### [Instruction]
The entries below contain a line with "Keep writing the" and a line with "return self.material". Retype exactly everything from the first down to the second, both included, and nothing else.

** Begin Provided information **

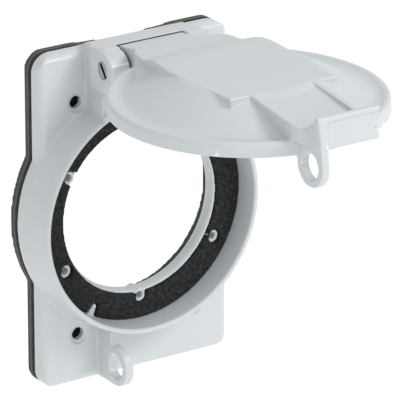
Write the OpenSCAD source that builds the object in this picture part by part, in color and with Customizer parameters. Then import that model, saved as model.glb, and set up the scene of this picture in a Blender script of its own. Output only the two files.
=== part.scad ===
// Weatherproof flip-lid cover plate for a flanged power inlet.
// X runs to the right, Z runs up, and the front of the plate faces -Y.
// The origin is on the collar's axis, in the plane of the wall.
// "Depth" means the distance in front of the wall, which is -Y.

/* [Cover plate] */
// Width of the plate
plate_w = 75.2; // [74:0.2:80]
// Height of the plate above the collar's axis
plate_up = 59.2; // [58.6:0.2:60]
// Height of the plate below the collar's axis
plate_down = 60; // [59.2:0.2:62]
// Thickness of the cast plate
plate_t = 5.3; // [4:0.1:6]
// Corner radius of the plate
plate_corner_r = 6.5; // [4:0.5:9]
// Radius of the plate's rounded front edge
plate_edge_r = 3.4; // [1:0.2:3.6]

/* [Wall screws] */
// Distance between the screw holes, across
screw_dx = 46; // [44:0.1:47]
// Distance between the screw holes, up and down
screw_dz = 83.3; // [82:0.1:86]
// Height of the middle of the screw pattern
screw_mid_z = -0.5; // [-1:0.1:1]
// Radius of a screw hole
screw_r = 2.2; // [1.8:0.1:2.6]

/* [Collar and inlet opening] */
// Depth of the collar's rim
rim_depth = 21.7; // [20.8:0.1:22]
// Inner radius of the collar at its rim
collar_in_r = 40.6; // [40.5:0.1:41]
// Outer radius of the collar at its rim
collar_out_r = 42.3; // [42:0.1:42.6]
// Outer radius of the collar at its root
collar_root_r = 43.6; // [43.2:0.1:44]
// Radius of the inlet opening at its throat
bore_r = 29.8; // [29:0.1:30]

/* [Inlet screw bosses] */
// Radius of the circle of the outer three bosses
outer_boss_circle_r = 34.2; // [33.8:0.1:35]
// Radius of the circle of the inner three bosses
inner_boss_circle_r = 32.2; // [32:0.1:32.6]
// Outer radius of a boss
boss_r = 2.35; // [2:0.05:2.5]
// Radius of the screw hole in a boss
boss_hole_r = 1.25; // [0.9:0.05:1.5]

/* [Gaskets] */
// Thickness of the foam gasket against the wall
wall_gasket_t = 4.6; // [3:0.1:5]
// Radius of the opening in the wall gasket
wall_gasket_r = 33.6; // [33:0.1:34]
// Thickness of the ring gasket under the inlet's flange
ring_gasket_t = 3; // [2.6:0.1:3.2]
// Thickness of the lid's gasket
lid_gasket_t = 2; // [1:0.1:2]

/* [Hinge] */
// Depth of the hinge pin's axis
axis_depth = 22; // [22:0.1:22.3]
// Radius of the hinge pin
pin_r = 2; // [1.5:0.1:2.4]
// Radial clearance of the lid on its pin
pin_clearance = 0.06; // [0.02:0.01:0.1]
// Half of the width over the two ears
ear_outer_x = 20.7; // [20:0.1:22]
// Half of the gap between the two ears
ear_inner_x = 13.4; // [12:0.1:14]
// Radius of the ears
ear_r = 6.3; // [5.5:0.1:6.5]
// Angle of the lid from closed, as modelled
lid_angle = 90; // [0:5:120]

/* [Lid] */
// Outer radius of the lid
lid_r = 46.2; // [46:0.1:46.4]
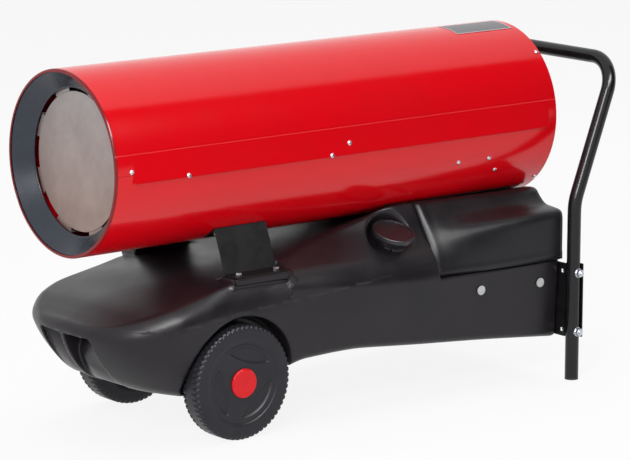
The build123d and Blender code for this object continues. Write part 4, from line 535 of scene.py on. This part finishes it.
def wheel_profile():
    """Radius and distance from the middle plane along the wheel's section, from the hub's bore
    round the back, the tread and the face to the bore again; the tyre's two edges are quarter
    circles."""
    bend = np.linspace(0, np.pi / 2, tyre_steps)
    tyre, rim = wheel_radius - tyre_round, wheel_groove + groove_width
    tread = np.linspace(wheel_inner + tyre_round, wheel_outer - tyre_round, 16)[1:-1]
    back, sunk = wheel_inner + back_hollow, wheel_face - groove_depth
    return np.concatenate([
        run_of((hub_bore, hub_inner), (hub_radius, hub_inner), 3),
        run_of((hub_radius, hub_inner), (hub_radius + back_hollow, back), 2),
        run_of((hub_radius + back_hollow, back), (wheel_groove, back), 3),
        run_of((wheel_groove, back), (rim, wheel_inner), 2),
        run_of((rim, wheel_inner), (tyre, wheel_inner), 3),
        np.stack([tyre + tyre_round * np.sin(bend),
                  wheel_inner + tyre_round * (1 - np.cos(bend))], 1),
        np.stack([np.full(len(tread), wheel_radius), tread], 1),
        np.stack([tyre + tyre_round * np.cos(bend),
                  wheel_outer - tyre_round * (1 - np.sin(bend))], 1)[:-1],
        run_of((tyre, wheel_outer), (rim, wheel_outer), 4),
        run_of((rim, wheel_outer), (rim - groove_wall, sunk), 2),
        run_of((rim - groove_wall, sunk), (wheel_groove + groove_wall, sunk), 2),
        run_of((wheel_groove + groove_wall, sunk), (wheel_groove, wheel_face), 2),
        run_of((wheel_groove, wheel_face), (pocket_radius, wheel_face), 40),
        run_of((pocket_radius, wheel_face), (pocket_radius, hub_outer), 2),
        run_of((pocket_radius, hub_outer), (hub_bore, hub_outer), 2),
        run_of((hub_bore, hub_outer), (hub_bore, hub_inner), 2)])


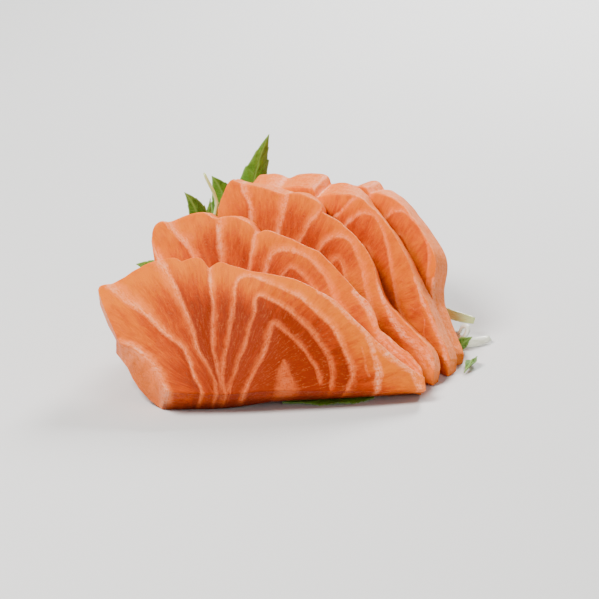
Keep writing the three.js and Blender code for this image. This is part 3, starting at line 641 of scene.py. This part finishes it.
class Nodes:
    """The nodes of a material. Each method from add on returns the output of the node that it adds."""

    def __init__(self, name):
        self.material = bpy.data.materials.new(name)
        self.material.use_nodes = True
        self.tree = self.material.node_tree
        self.shader = self.tree.nodes["Principled BSDF"]

    def feed(self, socket, value):
        if isinstance(value, bpy.types.NodeSocket):
            self.tree.links.new(value, socket)
        else:
            socket.default_value = value

    def complete(self, inputs):
        """Feeds the shader and returns the material."""
        for key, value in inputs.items():
            self.feed(self.shader.inputs[key], value)
        return self.material

    def add(self, kind, output, inputs, **settings):
        node = self.tree.nodes.new("ShaderNode" + kind)
        for key, value in settings.items():
            setattr(node, key, value)
        for key, value in inputs.items():
            self.feed(node.inputs[key], value)
        return node.outputs[output]

    def attribute(self, name, output="Fac"):
        return self.add("Attribute", output, {}, attribute_name=name)

    def times(self, a, b):
        return self.add("Math", 0, {0: a, 1: b}, operation="MULTIPLY")

    def plus(self, a, b):
        return self.add("Math", 0, {0: a, 1: b}, operation="ADD")

    def scale(self, vector, by):
        return self.add("VectorMath", 0, {0: vector, 1: by}, operation="MULTIPLY")

    def noise(self, vector, scale, detail=2.0, rough=0.5, distort=0.0):
        return self.add("TexNoise", "Fac", {
            "Vector": vector, "Scale": scale, "Detail": detail, "Roughness": rough, "Distortion": distort,
        })

    def ramp(self, fac, stops):
        node = self.tree.nodes.new("ShaderNodeValToRGB")
        elements = node.color_ramp.elements
        while len(elements) > 1:
            elements.remove(elements[-1])
        for i, (at, colour) in enumerate(stops):
            element = elements[0] if i == 0 else elements.new(at)
            element.position = at
            element.color = (*colour, 1)
        self.feed(node.inputs["Fac"], fac)
        return node.outputs["Color"]

    def map(self, value, a, b, c=0.0, d=1.0):
        return self.add("MapRange", "Result", {
            "Value": value, "From Min": a, "From Max": b, "To Min": c, "To Max": d,
        })

    def mix(self, fac, a, b):
        a, b = ((*value, 1) if isinstance(value, tuple) else value for value in (a, b))
        return self.add("Mix", "Result", {"Factor": fac, "A": a, "B": b}, data_type="RGBA")

    def bump(self, height, strength, distance, after=None):
        inputs = {"Strength": strength, "Distance": distance, "Height": height}
        return self.add("Bump", "Normal", inputs if after is None else {**inputs, "Normal": after})


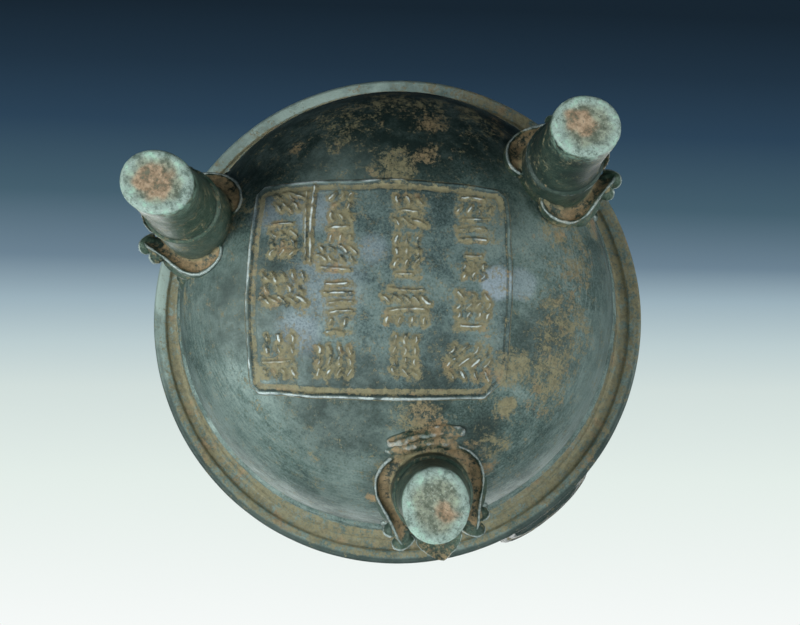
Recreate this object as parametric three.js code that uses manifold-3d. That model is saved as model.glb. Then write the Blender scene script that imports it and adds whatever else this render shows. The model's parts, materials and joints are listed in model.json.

** End Provided information **

### [Output for this task]
Keep writing the three.js and Blender code for this image. This is part 3, starting at line 641 of scene.py. This part finishes it.
class Nodes:
    """The nodes of a material. Each method from add on returns the output of the node that it adds."""

    def __init__(self, name):
        self.material = bpy.data.materials.new(name)
        self.material.use_nodes = True
        self.tree = self.material.node_tree
        self.shader = self.tree.nodes["Principled BSDF"]

    def feed(self, socket, value):
        if isinstance(value, bpy.types.NodeSocket):
            self.tree.links.new(value, socket)
        else:
            socket.default_value = value

    def complete(self, inputs):
        """Feeds the shader and returns the material."""
        for key, value in inputs.items():
            self.feed(self.shader.inputs[key], value)
        return self.material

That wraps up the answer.